So it costs $85k to launch such cubesat. Too expensive for almost all of us. But if the cost comes down to say $5k, I'd probably be interested in this as a hobby project.
The question is how to deal with all of the space debris. It seems like they should factor in the total cost (retrieving anything that goes up) and not only the cost to launch it.
It all falls back down eventually. Anything too small will stay up for some time, but even the half-billion copper needles put in space by the US have almost all come down. Wikipedia says there are <50 clumps of needles left.

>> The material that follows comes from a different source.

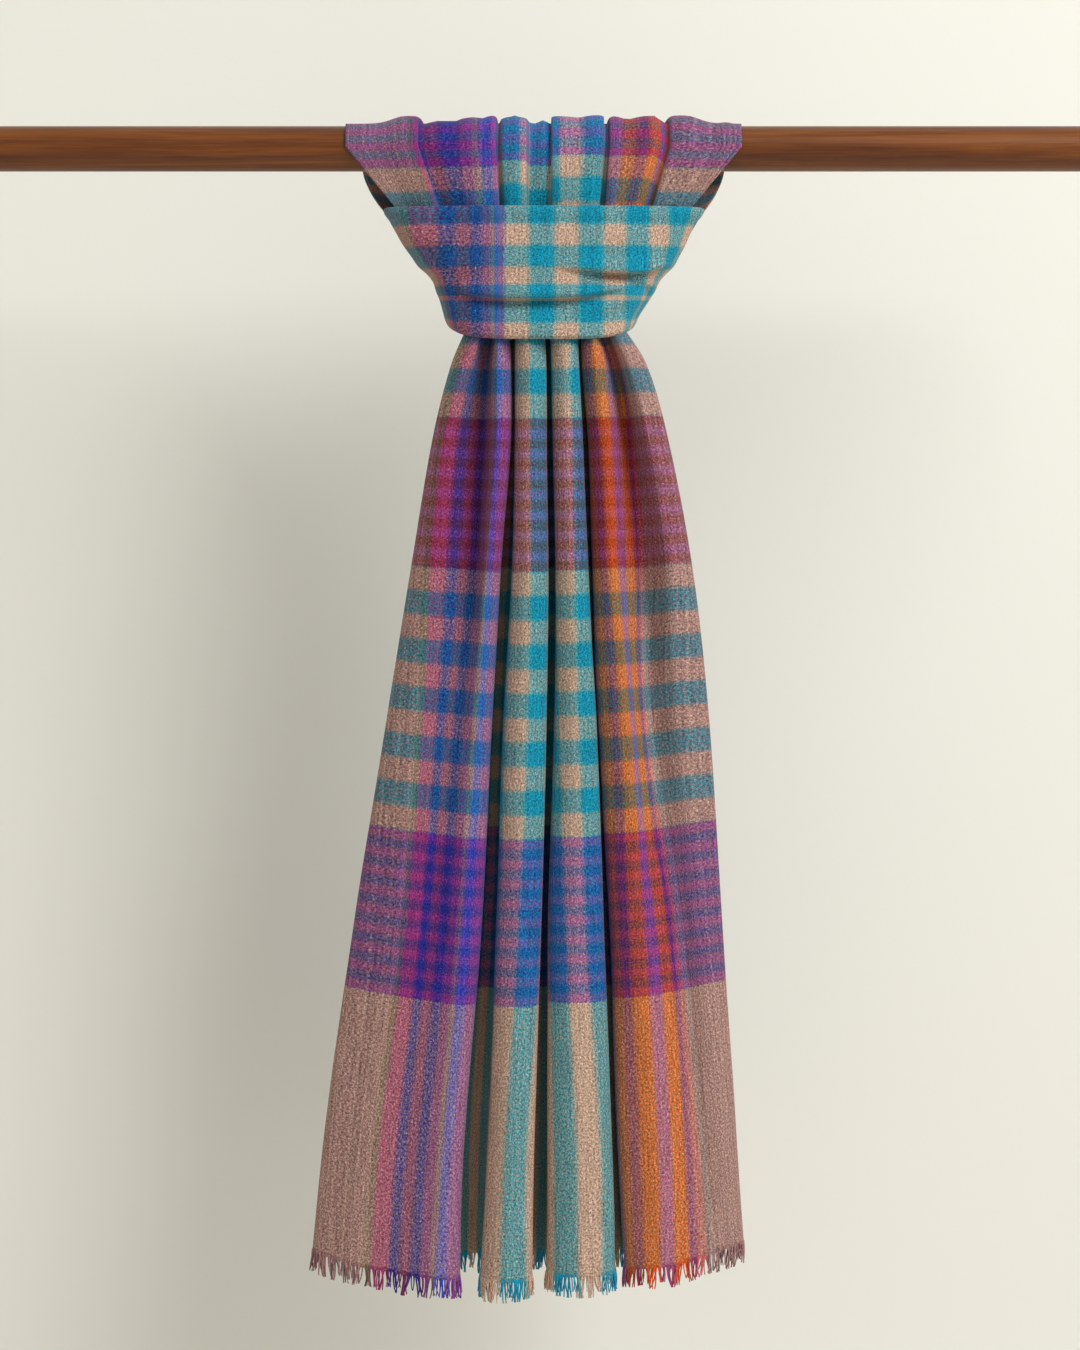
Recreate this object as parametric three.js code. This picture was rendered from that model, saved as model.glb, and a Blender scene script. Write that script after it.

Sattelites in LEO without the ability to boost their orbits back up will fall out of orbit in a few years due to natural atmospheric resistance. Exactly how long it takes depends on the shape and mass of the sattelite. It's of very very low Kessler syndrome risk.
I’m really confused how you communicate with it? That seems like the most (expensive?) and technically difficult part.
I’ve got some cool ideas for atmospheric Reentry but I’d imagine there are all kinds of permits needed?
>I’m really confused how you communicate with it? That seems like the most (expensive?) and technically difficult part.
Not really. They typically use standard amatuer radio frequencies and protocols. Making space to ground contacts is doable with a handheld radio and directional antenna. Main limitation is low data rates (dialup or worse) and low coverage (you'll probably only get 1-2 passes a day from a single ground station). A decent semi-permament ground station can be built from off the shelf parts at a fraction of the cost of the overall satellite.
A combination of amateur radio operators, university ground station cooperatives (most universities with a cubesat program set up their own and join something like UniCOGS), open source ground station networks like SatNOGS, and commercial services like AWS Ground Station.
On the satellite it’s just an off the shelf UHF/VHF transmitter or SDR.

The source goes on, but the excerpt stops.